Required task:
List each line of the data that holds the string "material".

******************************

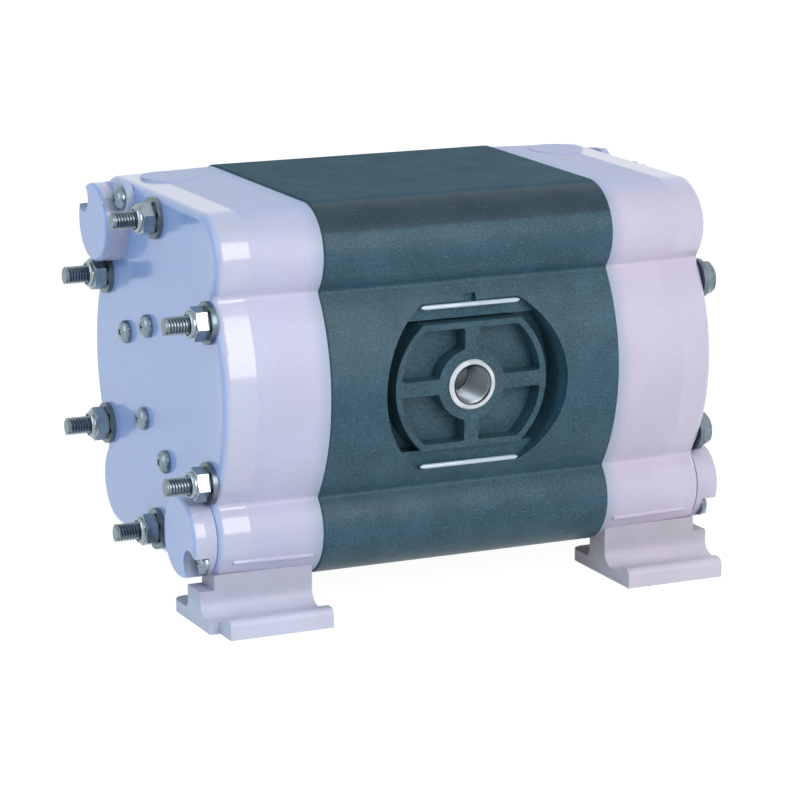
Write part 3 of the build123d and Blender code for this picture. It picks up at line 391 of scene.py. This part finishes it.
def pulled(mesh, rim, along, scale):
    """Extrudes an open rim to a new place on the X axis at a new size, and returns its new rim."""
    made = bmesh.ops.extrude_edge_only(mesh, edges=rim)["geom"]
    for part in made:
        if isinstance(part, bmesh.types.BMVert):
            part.co = (along, part.co.y * scale, part.co.z * scale)
    return [part for part in made if isinstance(part, bmesh.types.BMEdge) and part.is_boundary]


def hexagonal(mesh, across, low, high, bore, bevel_low, bevel_high, steps=72):
    """A hexagon round the X axis, chamfered at 30 degrees where bevel is true, and bored unless bore is 0."""
    flat = across / 2
    circle = flat * chamfer_share
    older = set(mesh.verts)
    turned(mesh, ((low, bore), (low, circle), (low, flat), (high, flat), (high, circle), (high, bore)), steps)
    for vert in mesh.verts:
        at_low, at_high = (abs(vert.co.x - end) < same_place for end in (low, high))
        on_flat = abs(math.hypot(vert.co.y, vert.co.z) - flat) < same_place
        if vert in older or not on_flat or not (at_low or at_high):
            continue
        angle = math.atan2(vert.co.z, vert.co.y)
        from_flat = (angle + math.pi / 6) % (math.pi / 3) - math.pi / 6
        edge = flat / math.cos(from_flat)
        drop = max(0.0, (edge - circle) * math.tan(chamfer_angle))
        inwards = drop * bevel_low if at_low else -drop * bevel_high
        drawn_to(vert, vert.co.x + inwards, edge)
    bmesh.ops.remove_doubles(mesh, verts=mesh.verts[:], dist=same_place)


def shaped(name, mesh, slot, material, *replaced):
    """Turns a bmesh into a piece that takes the place of CAD nodes."""
    bmesh.ops.recalc_face_normals(mesh, faces=mesh.faces[:])
    data = bpy.data.meshes.new(name)
    mesh.to_mesh(data)
    mesh.free()
    for polygon in data.polygons:
        polygon.use_smooth = True
    data.set_sharp_from_angle(angle=sharp_angle)
    data.materials.append(material)
    piece = bpy.data.objects.new(name, data)
    bpy.context.scene.collection.objects.link(piece)
    if replaced:
        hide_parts(*replaced)
    return piece


def settled(name, mesh, body, slot, material, *replaced):
    """Turns a bmesh into a piece that rides on its body and takes the place of CAD nodes."""
    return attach(shaped(name, mesh, slot, material, *replaced), body)


def repeated(single, places):
    """One mesh with a copy of single at each 4 by 4 place."""
    data = bpy.data.meshes.new("single")
    single.to_mesh(data)
    single.free()
    whole = bmesh.new()
    for place in places:
        before = len(whole.verts)
        whole.from_mesh(data)
        bmesh.ops.transform(whole, matrix=place, verts=whole.verts[before:])
    bpy.data.meshes.remove(data)
    return whole


bolt_count = 6
bolt_circle = 0.0527
bolt_angles = [math.radians(30.0 + 360.0 / bolt_count * number) for number in range(bolt_count)]
bolt_places = [
    Matrix.Translation((middle, bolt_circle * math.cos(angle), axis_height + bolt_circle * math.sin(angle)))
    for angle in bolt_angles
]
bolt_radius, thread_root, thread_pitch = 0.003, 0.00242, 0.001
bolt_tip, thread_end, under_head = -0.1046, -0.0880, 0.0920
tip_radius, tip_flat_share = 0.0023, 0.7
across_flats = 0.010
nut_seat, head_end = 0.0906, 0.0946

bolt = bmesh.new()
tip_rim, shank_rim = threaded(
    bolt, bolt_radius, thread_root, thread_pitch, bolt_tip, thread_end, tip_radius, bolt_radius
)
for rim, end, scale in ((tip_rim, bolt_tip, tip_flat_share), (shank_rim, under_head, 1.0)):
    bmesh.ops.contextual_create(bolt, geom=pulled(bolt, rim, end, scale))
hexagonal(bolt, across_flats, nut_seat, head_end, bore=0.0, bevel_low=False, bevel_high=True)
bolt_steel = plain_steel("bolt_steel", (0.13, 0.17, 0.195, 1), (0.27, 0.33, 0.37, 1), 0.28)
settled("tie_bolts_threaded", repeated(bolt, bolt_places), "housing", "stainless", bolt_steel, "tie_bolts")


# ---------------------------------------------------------------- nuts and washers
# Nylon-insert locknuts on wide washers at the left end. The rolled-over collar faces outwards and
# grips the nylon ring, so the nuts stay put although they only squeeze plastic.

nut_top = -0.0953
nut_bore = 0.00305
collar_outline = (
    (-0.0950, 0.0031), (-0.0950, 0.0045), (-0.0958, 0.0045), (-0.0963, 0.0043), (-0.0966, 0.0039),
    (-0.0966, 0.0036), (-0.0963, 0.0035), (-0.0955, 0.0035), (-0.0950, 0.0031),
)
nylon_outline = (
    (-0.0951, 0.00302), (-0.0961, 0.00302), (-0.0962, 0.0035), (-0.0951, 0.0035), (-0.0951, 0.00302),
)
nut_turns = (4.0, 12.0, 40.5, 42.0, 9.0, 50.0)

nut = bmesh.new()
hexagonal(nut, across_flats, nut_top, -nut_seat, bore=nut_bore, bevel_low=True, bevel_high=True)
turned(nut, collar_outline, steps=48)
nut_steel = plain_steel("nut_steel", (0.23, 0.28, 0.31, 1), (0.40, 0.47, 0.51, 1), 0.2)
nut_places = [
    place @ Matrix.Rotation(math.radians(turn), 4, "X") for place, turn in zip(bolt_places, nut_turns)
]
settled("locknuts", repeated(nut, nut_places), "housing", "stainless", nut_steel, "tie_bolt_nuts")

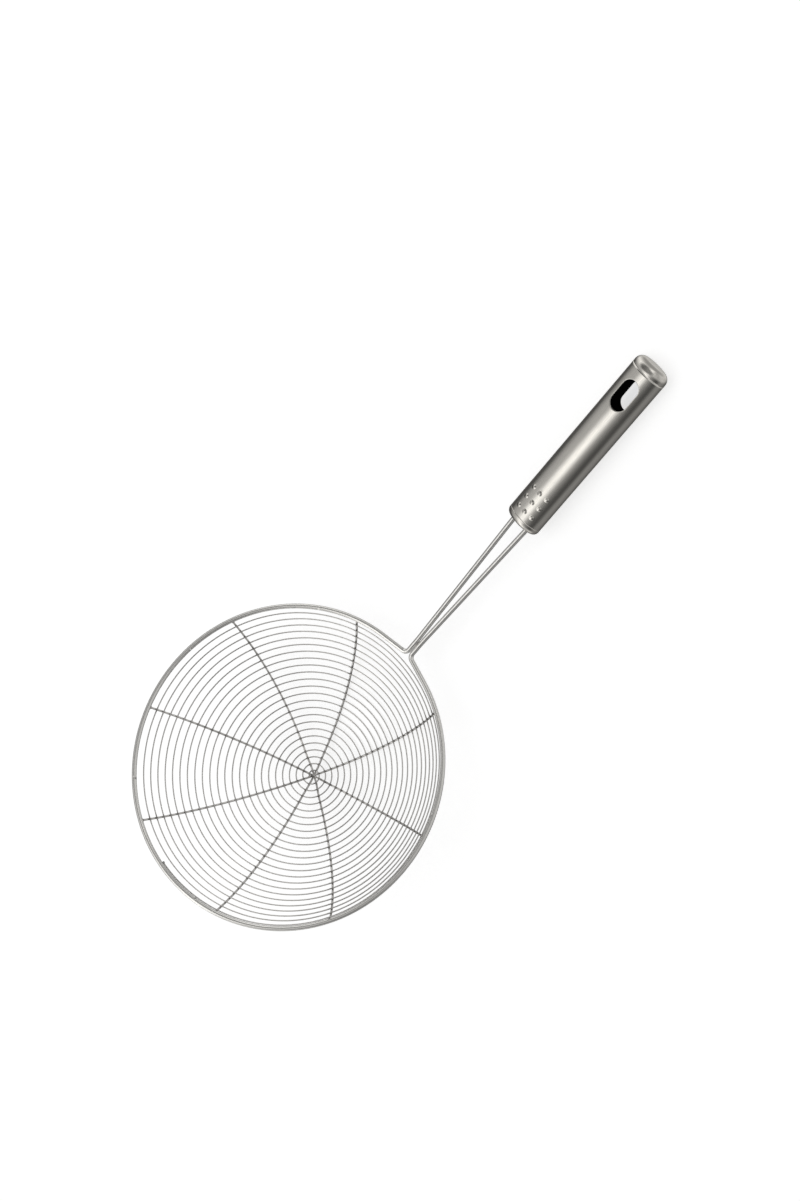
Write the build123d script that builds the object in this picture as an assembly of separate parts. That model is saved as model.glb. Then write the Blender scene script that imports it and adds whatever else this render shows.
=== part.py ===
"""Wire spider skimmer: a hoop and two legs bent from one wire, four ribs that cross under one
long spiral wire, and a hollow oval handle with a hanging slot.

The bowl is laid out in the rim's own plane, with X along the handle and Z out of the bowl. The
finished skimmer is then tipped so that its bowl and the tail of its handle stand on Z = 0.
"""
from build123d import *
from math import acos, asin, atan2, ceil, cos, degrees, hypot, pi, radians, sin, sqrt
import os

# Rim hoop, neck and legs
rim_diameter = 200.0
frame_wire = 3.0
neck_from_rim = 0.2
neck_gap = 0.3
neck_bend_radius = 3.5
neck_length = 11.8
leg_bend_radius = 12.0
leg_spacing_at_handle = 10.6
leg_length = 112.0
leg_insert = 18.0
handle_rise = 23.6

# Bowl
bowl_depth = 57.0
rib_wire = 1.3
spiral_wire = 0.8
touch = 0.02
rib_count = 4
rib_stack_flat = 2.6
rib_stack_reach = 16.0
rib_end_turns = [1.6, 1.6, 0.0, -0.2, -0.3, 0.9, 4.6, 4.4]
spiral_start_reach = 2.0
spiral_turns = 23.9458
pitch_ease_share = -0.105

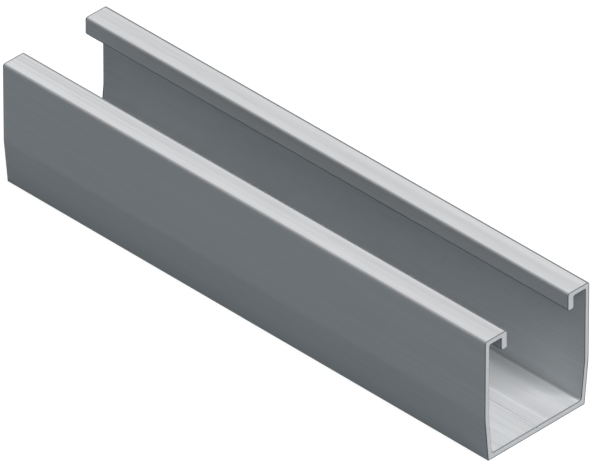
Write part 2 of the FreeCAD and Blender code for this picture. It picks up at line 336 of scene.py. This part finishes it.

******************************

Response to this task:
def shaped(name, mesh, slot, material, *replaced):
    data.materials.append(material)
def settled(name, mesh, body, slot, material, *replaced):
    return attach(shaped(name, mesh, slot, material, *replaced), body)